Output each entry exactly; skip nothing.

'''

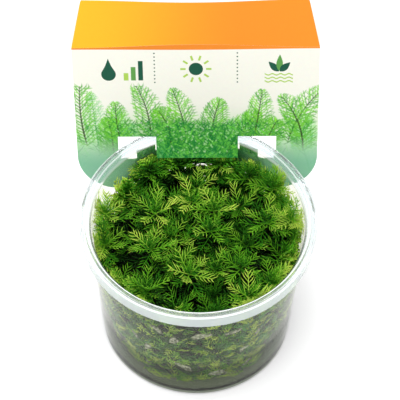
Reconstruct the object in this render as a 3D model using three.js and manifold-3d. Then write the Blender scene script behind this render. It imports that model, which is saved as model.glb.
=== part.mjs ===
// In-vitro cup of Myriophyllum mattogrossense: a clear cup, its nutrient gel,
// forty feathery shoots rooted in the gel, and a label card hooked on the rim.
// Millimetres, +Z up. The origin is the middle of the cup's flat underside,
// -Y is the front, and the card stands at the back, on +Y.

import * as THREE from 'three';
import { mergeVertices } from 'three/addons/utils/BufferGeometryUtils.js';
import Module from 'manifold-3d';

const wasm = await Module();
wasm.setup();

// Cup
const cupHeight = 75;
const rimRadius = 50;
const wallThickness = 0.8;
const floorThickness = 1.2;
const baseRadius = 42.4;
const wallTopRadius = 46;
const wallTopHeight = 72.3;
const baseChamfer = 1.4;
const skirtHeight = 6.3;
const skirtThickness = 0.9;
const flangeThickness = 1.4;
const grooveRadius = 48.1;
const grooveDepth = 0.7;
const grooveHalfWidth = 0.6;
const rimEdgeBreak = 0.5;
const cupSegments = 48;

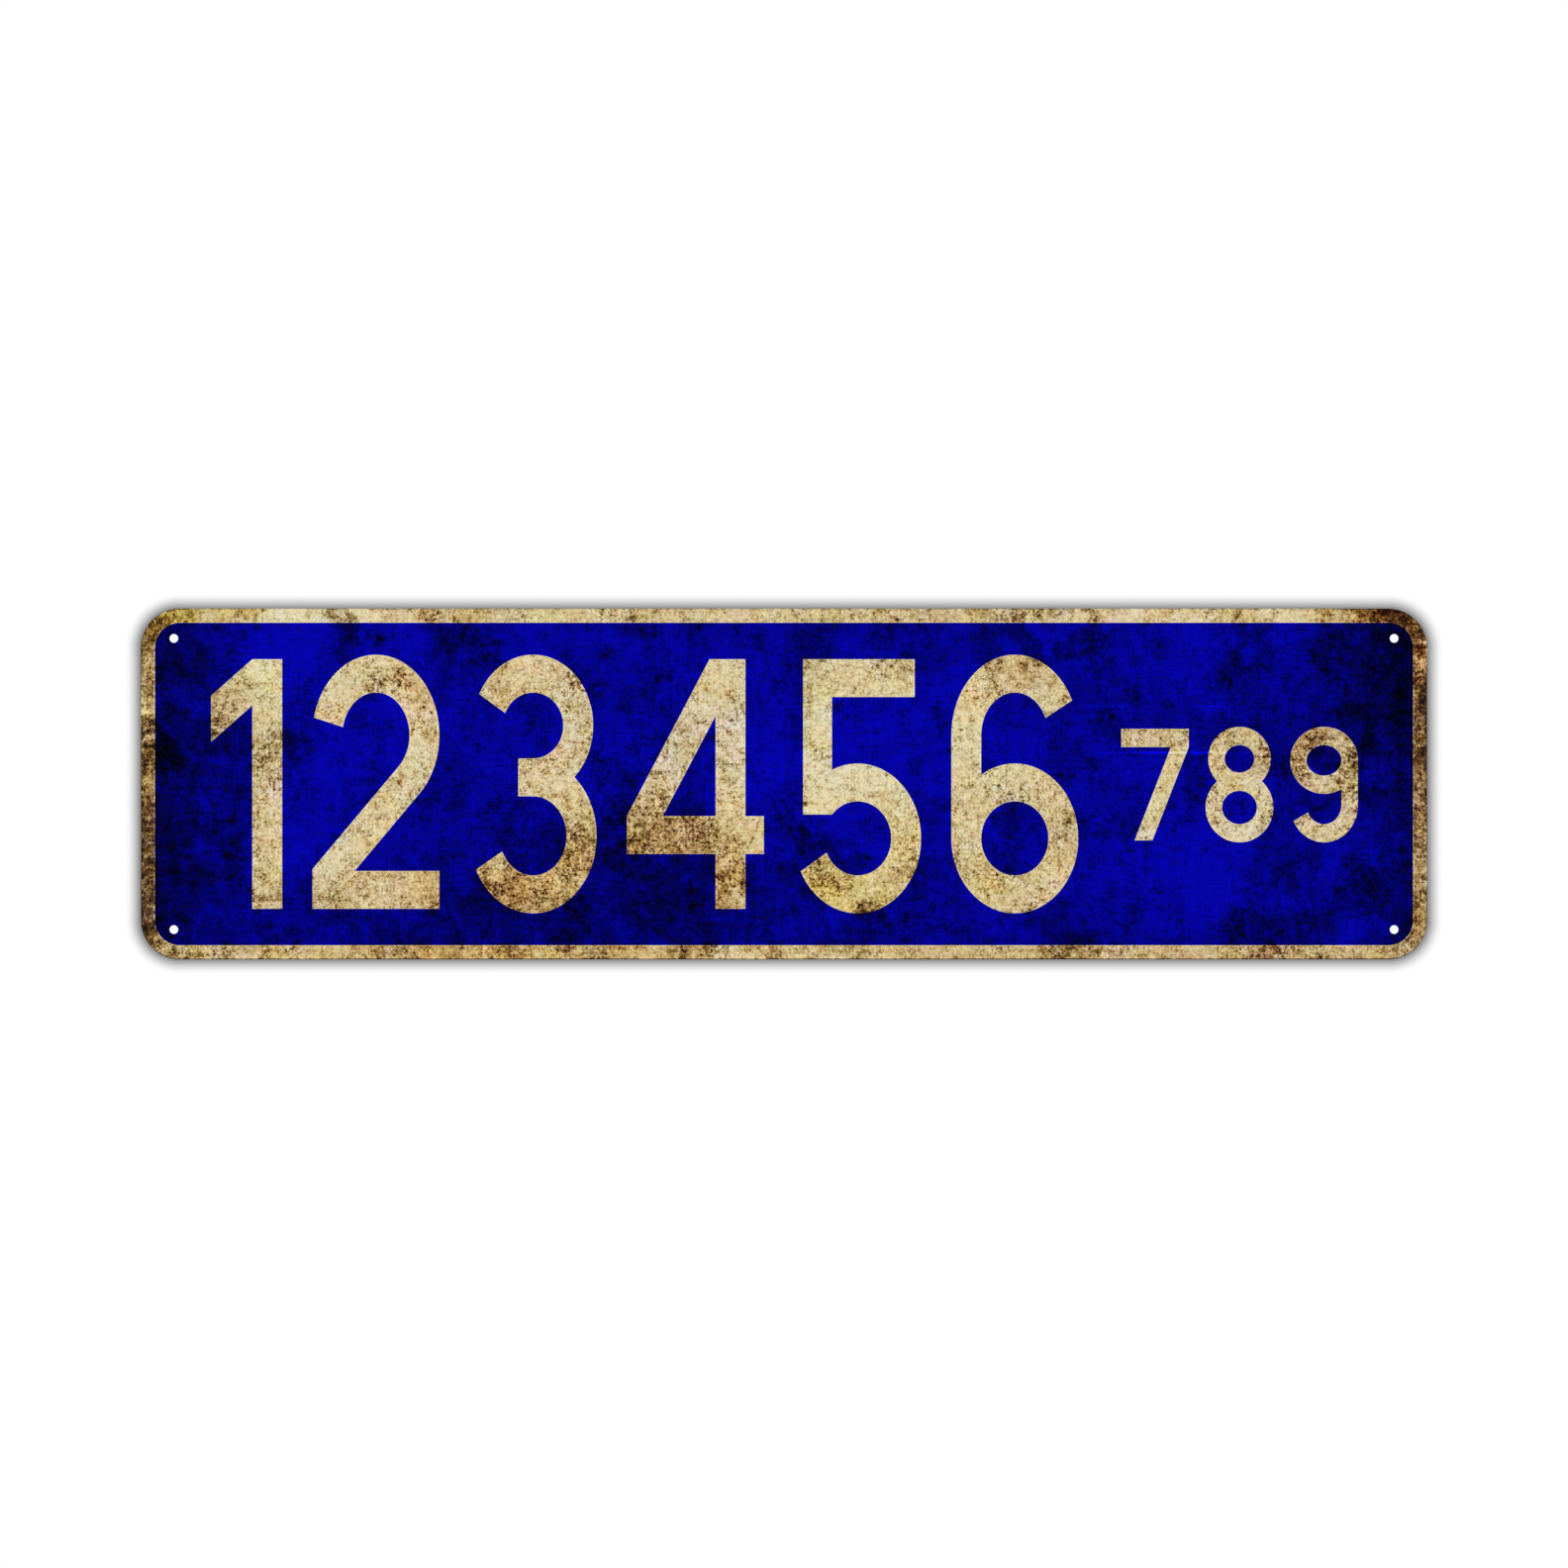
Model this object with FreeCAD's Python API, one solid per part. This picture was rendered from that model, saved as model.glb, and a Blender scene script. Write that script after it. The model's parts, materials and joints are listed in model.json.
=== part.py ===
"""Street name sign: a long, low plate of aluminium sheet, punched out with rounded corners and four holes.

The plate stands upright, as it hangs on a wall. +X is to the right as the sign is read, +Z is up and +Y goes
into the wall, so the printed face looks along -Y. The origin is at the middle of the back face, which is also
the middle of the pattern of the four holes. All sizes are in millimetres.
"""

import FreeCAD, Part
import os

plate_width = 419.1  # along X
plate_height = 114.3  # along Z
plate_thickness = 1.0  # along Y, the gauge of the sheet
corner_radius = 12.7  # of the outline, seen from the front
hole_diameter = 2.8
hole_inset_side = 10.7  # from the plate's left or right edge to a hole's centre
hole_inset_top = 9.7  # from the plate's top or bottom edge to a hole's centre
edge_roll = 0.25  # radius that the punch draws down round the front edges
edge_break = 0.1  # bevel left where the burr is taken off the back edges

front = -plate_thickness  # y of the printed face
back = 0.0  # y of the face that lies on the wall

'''

Answer for the task
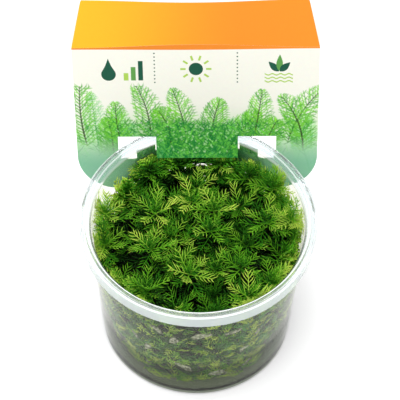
Reconstruct the object in this render as a 3D model using three.js and manifold-3d. Then write the Blender scene script behind this render. It imports that model, which is saved as model.glb.
=== part.mjs ===
// In-vitro cup of Myriophyllum mattogrossense: a clear cup, its nutrient gel,
// forty feathery shoots rooted in the gel, and a label card hooked on the rim.
// Millimetres, +Z up. The origin is the middle of the cup's flat underside,
// -Y is the front, and the card stands at the back, on +Y.

import * as THREE from 'three';
import { mergeVertices } from 'three/addons/utils/BufferGeometryUtils.js';
import Module from 'manifold-3d';

const wasm = await Module();
wasm.setup();

// Cup
const cupHeight = 75;
const rimRadius = 50;
const wallThickness = 0.8;
const floorThickness = 1.2;
const baseRadius = 42.4;
const wallTopRadius = 46;
const wallTopHeight = 72.3;
const baseChamfer = 1.4;
const skirtHeight = 6.3;
const skirtThickness = 0.9;
const flangeThickness = 1.4;
const grooveRadius = 48.1;
const grooveDepth = 0.7;
const grooveHalfWidth = 0.6;
const rimEdgeBreak = 0.5;
const cupSegments = 48;

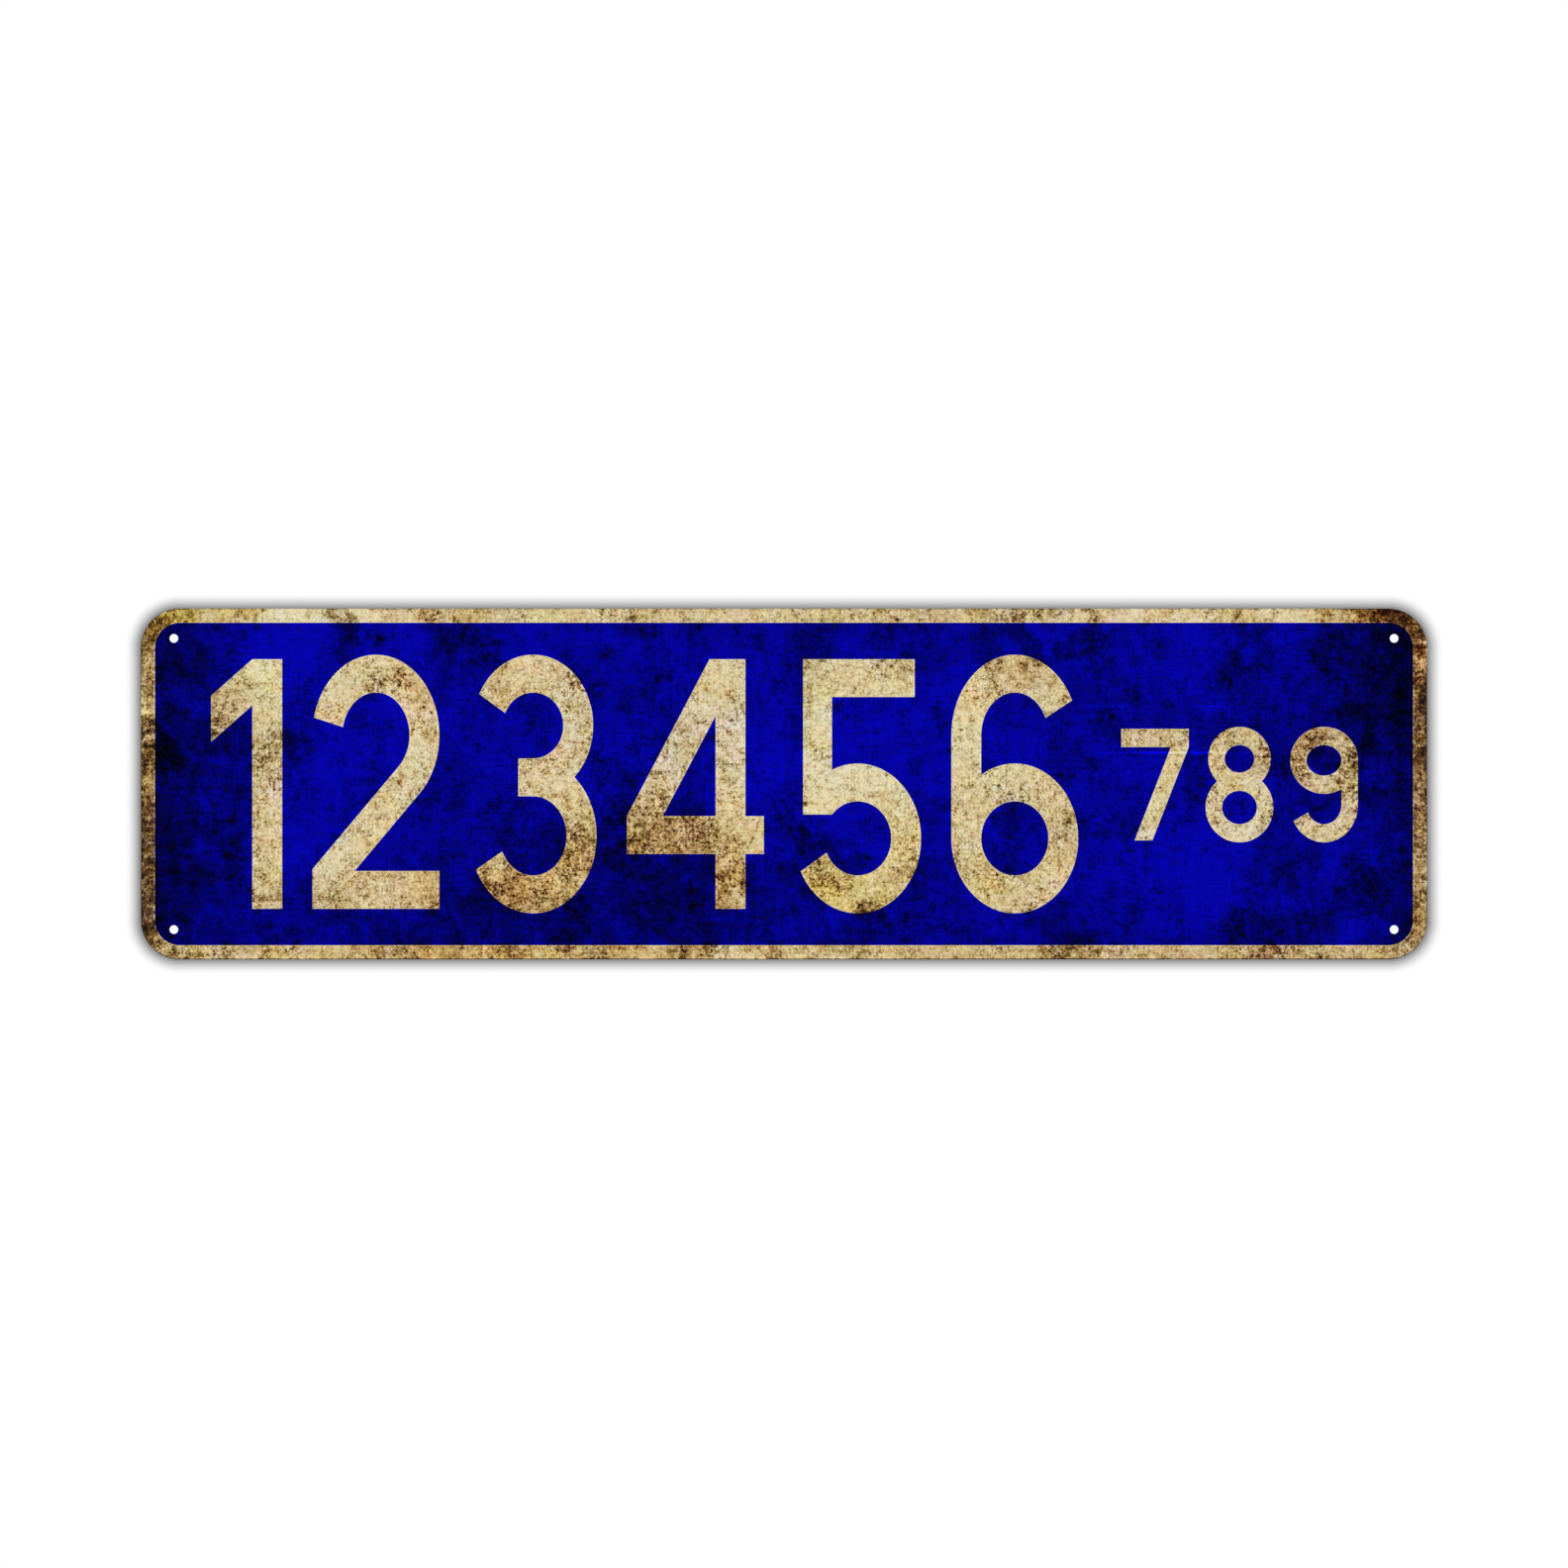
Model this object with FreeCAD's Python API, one solid per part. This picture was rendered from that model, saved as model.glb, and a Blender scene script. Write that script after it. The model's parts, materials and joints are listed in model.json.
=== part.py ===
"""Street name sign: a long, low plate of aluminium sheet, punched out with rounded corners and four holes.

The plate stands upright, as it hangs on a wall. +X is to the right as the sign is read, +Z is up and +Y goes
into the wall, so the printed face looks along -Y. The origin is at the middle of the back face, which is also
the middle of the pattern of the four holes. All sizes are in millimetres.
"""

import FreeCAD, Part
import os

plate_width = 419.1  # along X
plate_height = 114.3  # along Z
plate_thickness = 1.0  # along Y, the gauge of the sheet
corner_radius = 12.7  # of the outline, seen from the front
hole_diameter = 2.8
hole_inset_side = 10.7  # from the plate's left or right edge to a hole's centre
hole_inset_top = 9.7  # from the plate's top or bottom edge to a hole's centre
edge_roll = 0.25  # radius that the punch draws down round the front edges
edge_break = 0.1  # bevel left where the burr is taken off the back edges

front = -plate_thickness  # y of the printed face
back = 0.0  # y of the face that lies on the wall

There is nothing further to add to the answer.